Boundedness in a Chemotaxis-(Navier–)Stokes System Modeling Coral Fertilization with Slow p-Laplacian Diffusion

Abstract

In this paper, we investigate the effects exerted by the interplay among p-Laplacian diffusion, chemotaxis cross diffusion and the fluid dynamic mechanism on global boundedness of the solutions. The mathematical model considered herein appears as $$\begin{aligned} \left\{ \begin{array}{llllll} \rho _t+u\cdot \nabla \rho =\nabla \cdot (|\nabla \rho |^{p-2}\nabla \rho )-\nabla \cdot (\rho \nabla c)-\rho m,&{}\quad x\in \Omega ,\quad ~t>0,\\ c_t+u\cdot \nabla c=\Delta c-c+m,&{}\quad x\in \Omega ,\quad ~t>0,\\ m_t+u\cdot \nabla m=\Delta m-\rho m,&{}\quad x\in \Omega ,\quad ~t>0,\\ u_t+(u\cdot \nabla )u=\Delta u-\nabla P+(\rho +m)\nabla \phi ,&{}\quad x\in \Omega ,\quad ~t>0,\\ \nabla \cdot u=0,&{}\quad x\in \Omega ,\quad ~t>0, \end{array}\right. \end{aligned}$$where $$\Omega \subset {\mathbb {R}}^N~(N=2,3)$$ is a general bounded domain with smooth boundary.

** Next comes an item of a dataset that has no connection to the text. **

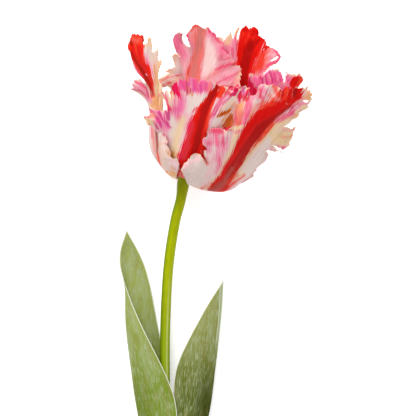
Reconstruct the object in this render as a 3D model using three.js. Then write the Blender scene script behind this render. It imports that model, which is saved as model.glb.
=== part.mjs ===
// A cut parrot tulip lying on its back: stem, two leaves, six tepals, pistil and six stamens.
// Millimetres. +Y runs along the stem from the cut end to the bloom, +Z is up from the surface.
// Origin: on the surface, under the middle of the flower's box.
import * as THREE from "three";

// Driving dimensions
const STEM_RADIUS = 3.4;
const STEM_STEPS = 40;
const STEM_SIDES = 14;
const RECEPTACLE_RADIUS = 4.2;
const RECEPTACLE_LENGTH = 5;
const RECEPTACLE_BLEND = 5;
const TEPAL_THICKNESS = 0.8;
const LEAF_THICKNESS = 0.8;
const LEAF_TIP_SHARE = 0.985;
const SEAT_GAP = 0.35;

// Pistil: [distance from its foot, radius] pairs, and how deep its three sides and lobes are cut
const PISTIL_PROFILE = [
  [0, 1.9], [2, 2.3], [6, 3.1], [14, 3.5], [23, 2.9], [26, 2.2], [29, 4.4], [31, 3.6], [32, 1.4],
];
const PISTIL_HEIGHT = 32;
const PISTIL_LOBES = 3;
const OVARY_LOBE_DEPTH = 0.06;
const STIGMA_LOBE_DEPTH = 0.22;
const OVARY_END = 24;
const STIGMA_START = 29;
const PISTIL_STEPS = 24;
const PISTIL_SIDES = 18;

// Stamen: [radius, height] points of its route round the bloom's axis, and its own thickness
const STAMEN_COUNT = 6;
const STAMEN_ROUTE = [[3.3, SEAT_GAP], [5.2, 8], [6.6, 14], [8.2, 23], [9, 32]];
const STAMEN_PROFILE = [[0, 0.8], [12, 0.55], [14, 0.6], [16, 1.7], [26, 1.6], [33, 0.5]];
const STAMEN_STEPS = 18;
const STAMEN_SIDES = 8;

// Finish of each kind of tissue
const STEM_FINISH = { colour: 0x9aa62b, roughness: 0.45 };
const LEAF_ROUGHNESS = 0.55;
const TEPAL_ROUGHNESS = 0.5;
const PISTIL_FINISH = { colour: 0xb9b96a, roughness: 0.5 };
const STAMEN_FINISH = { colour: 0x4a3438, roughness: 0.8 };

// Grid of a tepal or leaf: columns between neighbouring veins, rows along each vein
const COLUMNS_PER_VEIN = 3;
const TEPAL_ROWS = 9;
const LEAF_ROWS = 18;

// The receptacle is the stem's swollen top, which carries everything in the bloom
const RECEPTACLE_TOP = new THREE.Vector3(-19.9, 102.6, 24.6);
const BLOOM_AXIS = new THREE.Vector3(0.33, 0.86, 0.38).normalize();
const BLOOM_RIGHT = new THREE.Vector3(1, 0, 0).projectOnPlane(BLOOM_AXIS).normalize();
const BLOOM_FRONT = new THREE.Vector3().crossVectors(BLOOM_RIGHT, BLOOM_AXIS);

// Centre line of the stem, from the cut end to the top of the receptacle
const STEM_LINE = [[-29.8, -201.5, 3.45], [-30.4, -165, 5.6], [-31, -140, 7], [-32.2, -100, 8],
 [-33.3, -60, 8.3], [-33.8, -25, 8.6], [-33.3, 4.3, 9], [-32, 30.7, 10],
 [-30, 50.5, 12], [-27.1, 70.3, 15.2], [-24.3, 84, 18.2], [-21.22, 99.16, 23.08],
 [-19.9, 102.6, 24.6]];

// A tepal or leaf is a net of veins, listed from its left margin to its right margin. Each vein
// runs from the base to the rim. A tepal's veins start on the receptacle, so their lists begin
// one point further on. A cut shortens the veins near `at`, counted in veins, by a share `depth`.

// Outer tepal, front right: the widest one, its tip rolled out over the right side.
const PETAL_FRONT_RIGHT = {
  name: "petal_front_right",
  colour: 0xd8434f,
  seat: { from: 80, to: 16, radius: 5.0, height: -3.3 },
  veins: [
    [[-17.5, 94, 39], [-18.5, 94, 47], [-20.3, 97.5, 52.5], [-21.8, 101.5, 56], [-23, 105.5, 57.5]],
    [[-13.5, 92, 41], [-12.3, 94.5, 51], [-12.6, 101, 58], [-13.3, 108, 62.5], [-14.5, 114.5, 65]],
    [[-9, 90.5, 42], [-5, 95.5, 54], [-4, 107.5, 63.5], [-4, 119.5, 69.5], [-3.5, 131, 74]],
    [[-4.5, 89.8, 42.5], [2, 96.5, 54.5], [8, 112.5, 66], [12, 130, 75], [16, 148, 80]],
    [[-2, 89.6, 42], [6.5, 98, 54], [16, 116, 66], [25, 137, 75.5], [34, 160.5, 80]],
    [[0.5, 89.4, 41.5], [11, 101.5, 52.5], [23.5, 119.5, 64], [37, 137.5, 72.5], [54, 158, 76]],
    [[2.6, 89.3, 40.2], [14.2, 101.2, 50.3], [27.5, 118, 60.8], [41.5, 135, 68.7], [61.5, 155, 71]],
    [[4.2, 89.2, 39], [17, 101, 48], [31, 116.2, 57.3], [44, 130.5, 63.5], [61.5, 144, 65.5]],
    [[5.2, 89.4, 38], [18.3, 100.6, 46.3], [31.8, 114.3, 54.5], [43.5, 126.5, 59.5], [54.5, 137.5, 61]],
    [[6, 89.6, 36.9], [19.3, 100.2, 44], [31.8, 111.8, 50.6], [42.2, 121.8, 55.2], [52, 131.5, 57]],
    [[6.8, 89.9, 35.5], [19.6, 99.3, 41.6], [30.5, 108.5, 46.8], [39.5, 116, 50.6], [48.5, 122, 52.5]],
    [[7.3, 90.3, 34], [18.8, 97.8, 38.6], [27.6, 104.6, 43], [35, 110.8, 46.4], [43.5, 116, 48.5]],
    [[7.7, 90.8, 32.5], [17, 96, 36], [23, 100.3, 39], [28.5, 105, 41.5], [34.5, 112, 43.5]],
    [[8, 91.2, 31], [15.4, 94.8, 33.4], [19.6, 97.6, 35.2], [23.4, 100.4, 36.8], [28, 104.8, 38.4]],
    [[8, 91.5, 30], [14, 93.8, 31.4], [17.4, 95.2, 32.5], [20.4, 96.6, 33.4], [24.8, 98.6, 34.4]],
  ],
  cuts: [
    { at: 1.5, width: 0.3, depth: 0.12 },
    { at: 3.4, width: 0.25, depth: 0.1 },
    { at: 7.5, width: 0.25, depth: 0.12 },
    { at: 8.5, width: 0.3, depth: 0.1 },
    { at: 10.55, width: 0.25, depth: 0.12 },
    { at: 11.6, width: 0.3, depth: 0.12 },
  ],
};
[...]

It is proved that if either $$\begin{aligned} p>2 \end{aligned}$$for $$\kappa \in {\mathbb {R}},N=2$$ or $$\begin{aligned} p>\frac{94}{45} \end{aligned}$$for $$\kappa =0,N=3$$ is satisfied, then for each properly chosen initial data an associated initial-boundary problem admits a global weak solution which is bounded.